To see this, consider the same polynomial \(x^qy^q-y^{2q}\). If we do the change of variables \(y \mapsto y+\alpha x\) we get \(x^q(y+\alpha x)^q-(y^{2q}+\alpha x) = x^qy^q-y^{2q}+(\alpha ^q-\alpha ^{2q})x^{2q}\). The only way this would not be monic in \(x\) is if \(\alpha \) is the root of \(z^q-z^{2q}\), but this polynomial has finitely many roots, so in an infinite field we can always choose a nice enough \(\alpha \).
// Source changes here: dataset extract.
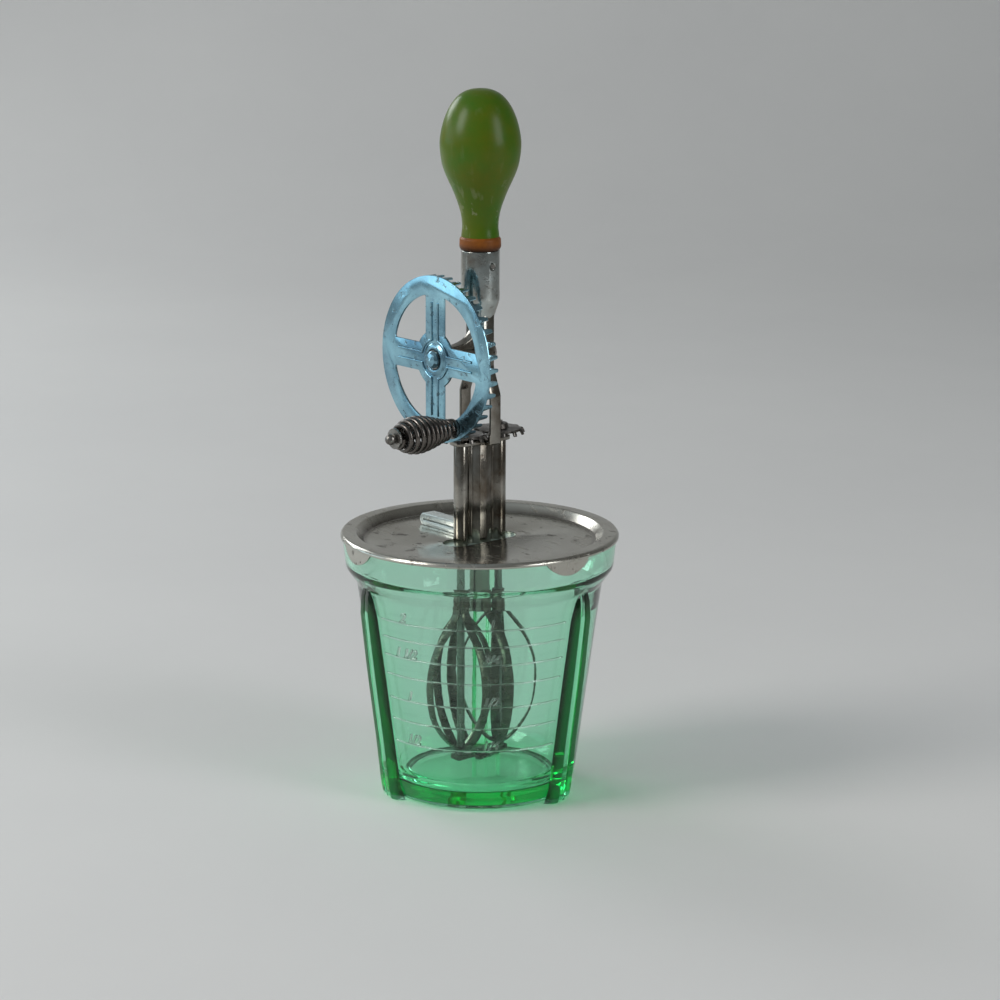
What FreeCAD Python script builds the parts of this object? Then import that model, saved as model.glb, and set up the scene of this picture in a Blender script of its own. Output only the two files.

In general, we can argue inductively as follows: consider the highest total degree monomials of the form \(ax_1^{i_1}\dots x_n^{i_n}\) and choose one such that the first \(i\) so that \(x_i\) is in it is the highest (we will continue to refer to this index as \(i\)). Now if \(i=n\), we are done as the polynomial is already monic in \(x_n\), and if not, we will change the variable \(x_i \mapsto x_i+\alpha x_n\). Any other monomials that might cancel this change of variables give a polynomial in \(1\) variable that \(\alpha \) would need to satisfy for this change of variables to be ineffective, so we then use the fact that the field is infinite, and are left with a polynomial which is closer to being monic, and we can induct.
To illustrate this proof of Noether Normalization, we can consider the hyperbola \(K[x,y]/(xy-1)\) and try to project down to \(K[x]\). Now this won’t give \(a\) nice projection onto the \(x\) axis as the line \(x=0\) is asymptotic, which corresponds to the fact that \(y\) is the inverse of \(x\) and hence is not finite over it. We can tilt the \(y\) axis by making the change of variables \(x\mapsto x+\ee y\), which will make the relation \((x+\ee y)y\), which is monic in \(y\), and will make \(y\) integral by removing the asymptote.